Studio: Amazon Studios

"When a single father to a teenage daughter learns that he has a fatal brain tumor, he takes her on a road trip to find the mother who abandoned her years before and to try to teach her everything she might need over the rest of her life."


“You’re not going to like how this story ends, but I think you’re going to like this story.” Don’t Make Me Go knows exactly what it’s doing to its audience, for better or for worse. After this opening line it’s totally up to the viewer to choose if this is a film they want to take a chance on. For the most part, this father/daughter road trip story is an incredibly heartwarming and realistic one. It’s perfect for families with older kids, and it’ll tug on all the right heart strings for film watchers who just want a simple story that will make them cry. For others (myself included), a certain twist at the end of the film will only leave a sour taste in your mouth, and it becomes hard to justify if this film is worth your time.

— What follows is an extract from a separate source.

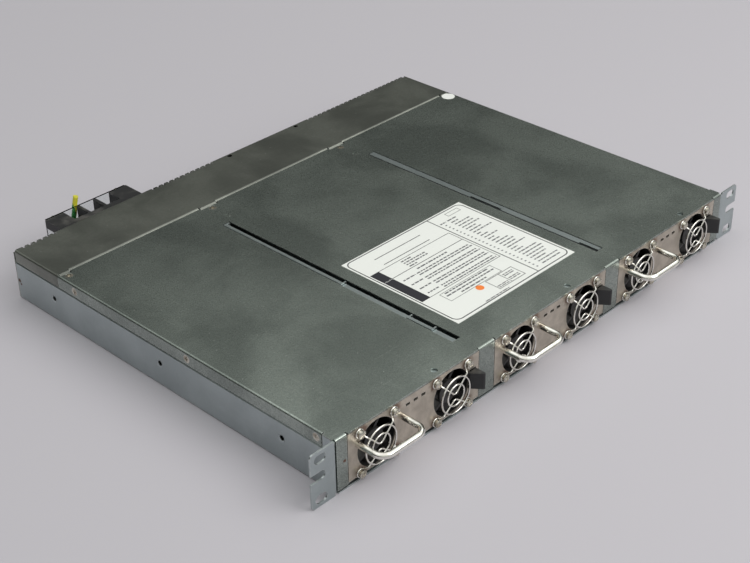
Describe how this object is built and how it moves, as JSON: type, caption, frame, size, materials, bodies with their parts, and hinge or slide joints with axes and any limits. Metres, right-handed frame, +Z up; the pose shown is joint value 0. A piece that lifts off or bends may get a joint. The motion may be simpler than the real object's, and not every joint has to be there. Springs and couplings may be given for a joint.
{
  "type": "rack power shelf",
  "caption": "Low rack shelf of folded steel with plug-in power modules, each with wire-guarded fans, a bar handle and a release latch.",
  "frame": {"origin": "centre of the rack slots on the rear faces of the ears", "axes": "+X to the right seen from the front, +Y to the rear, +Z up"},
  "size_m": [0.4826, 0.4093, 0.0463],
  "materials": {
    "zinc_plate": "passivated zinc plate, satin",
    "cover_plate": "fine speckled grey finish, semi-matt",
    "cover_plate_dark": "fine speckled grey finish, semi-matt",
    "panel_paint": "warm grey passivated plate, satin",
    "chrome_rod": "bright plated",
    "bright_screws": "plated, with grime",
    "bright_steel": "tinned",
    "aluminium": "bare",
    "tinned_copper": "tinned copper, satin",
    "black_plastic": "moulded, fine grain",
    "rotor_plastic": "moulded",
    "clear_plastic": "clear acrylic",
    "circuit_board": "solder resist",
    "earth_wire": "green with a yellow stripe",
    "paper_label": "printed film"
  },
  "bodies": {
    "shelf": {"tray": "zinc_plate", "front_cover": "cover_plate", "rear_cover": "cover_plate_dark", "divider_left": "zinc_plate", "divider_right": "zinc_plate", "side_guide_left": "zinc_plate", "side_guide_right": "zinc_plate", "backplane": "circuit_board", "backplane_posts": "aluminium", "module_sockets": "black_plastic", "bus_bar_negative": "tinned_copper", "bus_bar_positive": "tinned_copper", "terminal_block": "black_plastic", "terminal_cover": "clear_plastic", "terminal_screws": "bright_screws", "earth_wire": "earth_wire", "signal_connector": "bright_steel", "cover_screws": "bright_screws", "rating_label": "paper_label", "round_sticker": "paper_label"},
    "module_1": {"module_1_case": "zinc_plate", "module_1_cover": "zinc_plate", "module_1_panel": "panel_paint", "module_1_handle": "chrome_rod", "module_1_fan_left": "black_plastic", "module_1_fan_right": "black_plastic", "module_1_guard_left": "chrome_rod", "module_1_guard_right": "chrome_rod", "module_1_fan_screws": "bright_screws", "module_1_board": "circuit_board"},
    "latch_1": {"module_1_latch": "black_plastic"},
    "rotor_1_left": {"module_1_rotor_left": "rotor_plastic"},
    "rotor_1_right": {"module_1_rotor_right": "rotor_plastic"},
    "module_2": {"module_2_case": "zinc_plate", "module_2_cover": "zinc_plate", "module_2_panel": "panel_paint", "module_2_handle": "chrome_rod", "module_2_fan_left": "black_plastic", "module_2_fan_right": "black_plastic", "module_2_guard_left": "chrome_rod", "module_2_guard_right": "chrome_rod", "module_2_fan_screws": "bright_screws", "module_2_board": "circuit_board"},
    "latch_2": {"module_2_latch": "black_plastic"},
    "rotor_2_left": {"module_2_rotor_left": "rotor_plastic"},
    "rotor_2_right": {"module_2_rotor_right": "rotor_plastic"},
    "module_3": {"module_3_case": "zinc_plate", "module_3_cover": "zinc_plate", "module_3_panel": "panel_paint", "module_3_handle": "chrome_rod", "module_3_fan_left": "black_plastic", "module_3_fan_right": "black_plastic", "module_3_guard_left": "chrome_rod", "module_3_guard_right": "chrome_rod", "module_3_fan_screws": "bright_screws", "module_3_board": "circuit_board"},
    "latch_3": {"module_3_latch": "black_plastic"},
    "rotor_3_left": {"module_3_rotor_left": "rotor_plastic"},
    "rotor_3_right": {"module_3_rotor_right": "rotor_plastic"}
  },
  "joints": [
    {"name": "module_1_slide", "type": "slide", "parent": "shelf", "child": "module_1", "axis": [0, -1, 0], "range_m": [0, 0.29]},
    {"name": "latch_1_press", "type": "hinge", "parent": "module_1", "child": "latch_1", "pos_m": [-0.08535, 0.0708, 0.0018], "axis": [0, 0, 1], "range_deg": [-2.6, 0], "stiffness_Nm_per_rad": 2},
    {"name": "fan_1_left_spin", "type": "hinge", "parent": "module_1", "child": "rotor_1_left", "pos_m": [-0.182, 0.012, 0.00017], "axis": [0, 1, 0], "continuous": true},
    {"name": "fan_1_right_spin", "type": "hinge", "parent": "module_1", "child": "rotor_1_right", "pos_m": [-0.109, 0.012, 0.00017], "axis": [0, 1, 0], "continuous": true},
    {"name": "module_2_slide", "type": "slide", "parent": "shelf", "child": "module_2", "axis": [0, -1, 0], "range_m": [0, 0.29]},
    {"name": "latch_2_press", "type": "hinge", "parent": "module_2", "child": "latch_2", "pos_m": [0.05915, 0.0708, 0.0018], "axis": [0, 0, 1], "range_deg": [-2.6, 0], "stiffness_Nm_per_rad": 2},
    {"name": "fan_2_left_spin", "type": "hinge", "parent": "module_2", "child": "rotor_2_left", "pos_m": [-0.0375, 0.012, 0.00017], "axis": [0, 1, 0], "continuous": true},
    {"name": "fan_2_right_spin", "type": "hinge", "parent": "module_2", "child": "rotor_2_right", "pos_m": [0.0355, 0.012, 0.00017], "axis": [0, 1, 0], "continuous": true},
    {"name": "module_3_slide", "type": "slide", "parent": "shelf", "child": "module_3", "axis": [0, -1, 0], "range_m": [0, 0.29]},
    {"name": "latch_3_press", "type": "hinge", "parent": "module_3", "child": "latch_3", "pos_m": [0.20365, 0.0708, 0.0018], "axis": [0, 0, 1], "range_deg": [-2.6, 0], "stiffness_Nm_per_rad": 2},
    {"name": "fan_3_left_spin", "type": "hinge", "parent": "module_3", "child": "rotor_3_left", "pos_m": [0.107, 0.012, 0.00017], "axis": [0, 1, 0], "continuous": true},
    {"name": "fan_3_right_spin", "type": "hinge", "parent": "module_3", "child": "rotor_3_right", "pos_m": [0.18, 0.012, 0.00017], "axis": [0, 1, 0], "continuous": true}
  ]
}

After single dad Max (John Cho) finds out that he has a potentially deadly brain tumor, he decides to take his daughter Wally (Mia Isaac) on a road trip to try to find her mother who left them when Wally was just an infant. Like many parent/child relationships, Max has a very hard time understanding Wally, and is often over protective of her, which only leads her to lash out and rebel even more. Similarly, Wally is frustrated feeling that her father isn’t living his life to the fullest that he can. It’s a classic story of trying to understand each other, and how different events in your life can change both your outlook, and the course that it takes.


As a road trip movie, the film can easily use these themes it’s trying to tackle to its benefit, by presenting new and obscure situations the father/daughter duo encounter. While the relationship is cute and relatable, it never really breaches any new or interesting views that haven’t already been seen before in other family road trip films such as Little Miss Sunshine. Nevertheless, it’s fun to see the two of these characters interact with each other. John Cho is always amazing, of course, but his costar and debatably the heart of the film Mia Isaac leaves much to be desired in the sense of her performance. Often hit or miss, it’s difficult to see her try to hold her ground against veteran actor Cho.


And then there’s the ending. Twist endings can have the potential to be incredibly powerful, moving, and revolutionary when done correctly, but often they are too difficult to really nail down and justify. Unfortunately, Don’t Make Me Go fits into the latter half of this category. For a good twist ending to work, it both needs to be properly foreshadowed, and justified for the respective character’s arcs. In this case, the twist does neither one. There are moments throughout the film that are “foreshadowed”, but they’re so minimal, and the twist itself relies so heavily on a flashback/montage sequence to prove that those moments are in fact there. It also doesn’t feel entirely earned, as the trajectory the twist sets the characters on would have been easily achieved otherwise through the more natural events of the film. It only ends up cheapening the film, heavily relying on making the audience cry for a “wow” or shock moment to make up for the otherwise mediocre writing.


Incredibly polarizing, Don’t Make Me Go has some truly relatable moments, with a heartening road trip guiding a majority of the runtime. However, after the jarring twist, it becomes difficult to justify a watch.